Twitter'dan apardığını Facebook'ta kendi arkadaş çevresine satarak şahsiyet bulma meselesi, hızla yayılan bir virüs gibi herkesi sarmış durumda. Artık kimin kimden ve hangi sözü nasıl aldığı meçhul bir çöplüğü andırıyor. Hadîs-i Şerif'lerden Mevlana'nın sözlerine, bir atasözünden sıradan bir insanın kurduğu cümleye kadar her birinin birbirinin içine girdiği, karıştığı, kimin o sözü hangi sebeble ve neye dâir söylediğinin hiç ehemmiyetinin kalmadığı, vahşî bir ihtirasla "duvar"ında paylaştığı bir kopyala-yapıştır manyaklığı. Tek mesele de başkalarının kendisi hakkındaki şu kanaâti edinmelerini sağlamak. "waoow ne söz söylemiş" yahut "waoow nasıl da laf koymuş".
Artık, bir kitapta yahut dergide yayımlanmış yazıyı, yayımlanan yerin ismi hariç aynen dergisine-internet sitesine alıp koymak, bunu kendi malı gibi sunmak bile hizmet kaâbilinden görülüyor. İnsanları "alsın da, çalsın da yeter ki hakikat bilinsin!" dedirtecek bir noktaya getiren bir intihâl yahut intihâr pazarı. "Batan geminin malları bunlar" sözündeki "canın yongası mal" değil de, hakaret kaâbilinden kullanılsa bile anlaşılmayacak bir anlayışsızlık arenası.
Her bir kelimenin, hikmetin, aşk'a dâir latif benzetmelerin, güzel sözlerin, olmadı argo kelimelerin bile boğazlandığı ve Romalı gladyatörleri aratan bir arena!
Bu mevzu o raddeye gelmiştir ki, başkasının söylediğini alıp kendi sözüymüş gibi caka satmak ayrı bir husus, herhangi birisinin herhangi bir eserden iktibas ederek paylaştığını alıp sanki o eserdeki o sözü kendi bulmuş gibi paylaştığına çok defa şahid olmuşumdur insanların! İntihâlin de bu kadarı? Yani, bir başkasının intihâlinin intihâli?
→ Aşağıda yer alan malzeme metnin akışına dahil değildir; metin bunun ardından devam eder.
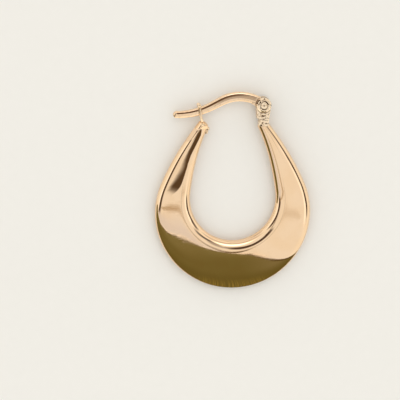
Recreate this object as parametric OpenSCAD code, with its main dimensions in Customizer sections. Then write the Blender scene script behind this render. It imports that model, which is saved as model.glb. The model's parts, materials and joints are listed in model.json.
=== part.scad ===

Her hususta olduğu gibi, dinamikleri bir bir tükenen günümüz intihâl demokrasilerinin intihâl hususunda vardığı noktayı şu şarkı sözleri ne hoş anlatıyor: "bir ihtimâl daha var, o da ölmek mi dersin?"
Gelinen noktanın ölümden beterliği ayrı , günü gelir, Yunus Emre'nin dediği gibi, ne var ne yok herşeyi "sigaya çeken bir Molla Kasım gelir".
1-Salih Mirzabeyoğlu,Bütün Fikrin Gerekliliği, İBDA Yay. sh.208
"Bir intihâl daha var": Ara başlık, Yeni şafak gazetesinde haberi yayımlanan Ali Birinci'nin Tarihin Kara Kitabı'nın tanıtımından. Çok söylenen ve bilinen "bir ihtimâl daha var o da ölmek mi dersin"e atıf yapılmış. Pek hoş bulduğumuz için yazımıza iktibas ettik.